Josiah Butterfield (March 13, 1795 – March 3, 1871) was an early Mormon leader and member of the Presidency of the Seventy of the Church of Jesus Christ of Latter Day Saints.

Butterfield was born in Dunstable, Massachusetts, to parents Abel Butterfield and Mercy Heald. He married Polly Moulton on October 30, 1819. The couple spent the 1820s in Maine, where John F. Boynton and a missionary companion baptized him in 1833. Butterfield relocated to Kirtland, Ohio, in 1834, where he worked on the Kirtland Temple. There he also became a charter member (and stockholder) of the Kirtland Safety Society. He was set apart as one of the seven presidents of Seventy on April 6, 1837. He functioned simultaneously as a member of the Kirtland High Council.

After Polly died on October 28, 1840, Butterfield married Margaret Lawrence, a mother of two daughters. Shortly after this marriage, a conflict arose between Butterfield and Joseph Smith, Jr. over the Lawrence estate, from which Butterfield was set to benefit. Smith represented the two daughters' position. Smith wrote on March 28, 1843, that Butterfield "came to my house and insulted me so outrageously that I kicked him out of the house, across the yard, and into the street." Butterfield became disaffected and was excommunicated on October 7, 1844. Jedediah M. Grant took his place in the Presidency.

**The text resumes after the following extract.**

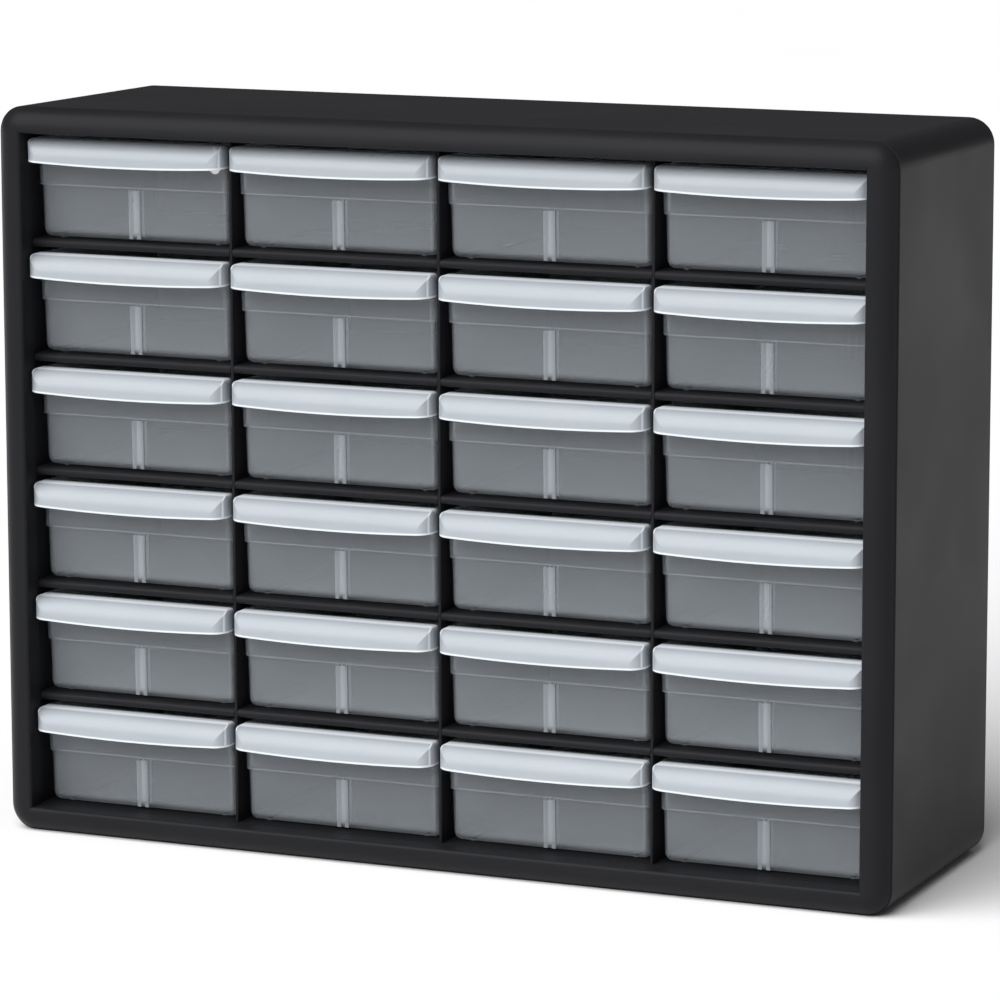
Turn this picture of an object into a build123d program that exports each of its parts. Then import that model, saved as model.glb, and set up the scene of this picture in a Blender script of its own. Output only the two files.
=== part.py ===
from build123d import *
import math
import os

# Small-parts cabinet: a black moulded frame with 24 frosted pull-out drawers.
# Millimetres. +Z is up and the drawers face -Y. The origin is on the ground, at the middle of the
# cabinet's footprint.

# ---------------------------------------------------------------- driving dimensions
WIDTH = 508.0
DEPTH = 162.0
HEIGHT = 396.0
COLUMNS = 4
ROWS = 6
COLUMN_PITCH = 120.0
ROW_PITCH = 62.1
FRONT_Y = -DEPTH / 2
BACK_Y = DEPTH / 2

# Outer body
CORNER_R = 14.0
BULLNOSE_R = 11.6
SEAM_Y = FRONT_Y + 8.0
SHELL_WALL = 2.5
SIDE_DRAFT = 0.6
TOP_DRAFT = 1.8
BACK_EDGE_R = 3.0
TRIM = 0.05  # taken off the underside, so that it is one true plane
RIB_T = 2.0
DEPTH_RIBS = 5
DEPTH_RIB_PITCH = 100.0
DEPTH_RIB_SETBACK = 5.0

# Bezel
OPENING_HALF_X = 238.4
OPENING_EDGE_R = 2.0
FLANGE_T = 2.4
FLANGE_BACK_Y = FRONT_Y + 12.3
POCKET_Y = FRONT_Y + 4.5
TONGUE_T = 2.0
FIT_GAP = 0.1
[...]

Butterfield was later rebaptized and received his endowment in the Nauvoo Temple on January 20, 1846, although he did not travel west with the Mormon pioneers. By 1853, he was on his way to California when he visited his nephew, Thomas Jefferson Butterfield (namesake of Butterfield Canyon) and founder of Herriman, Utah, at Fort Herriman and affirmed his continuing faith in Mormonism.

On his way to California, he met and married Clarinda Cram Walker in Salt Lake City, Utah, on March 27, 1853. They settled near Aromas, California, and had six children together. On May 1, 1865, Butterfield was baptized into the Reorganized Church of Jesus Christ of Latter Day Saints by Glaud Rodger in Watsonville, California. He died March 3, 1871, in Aromas, California.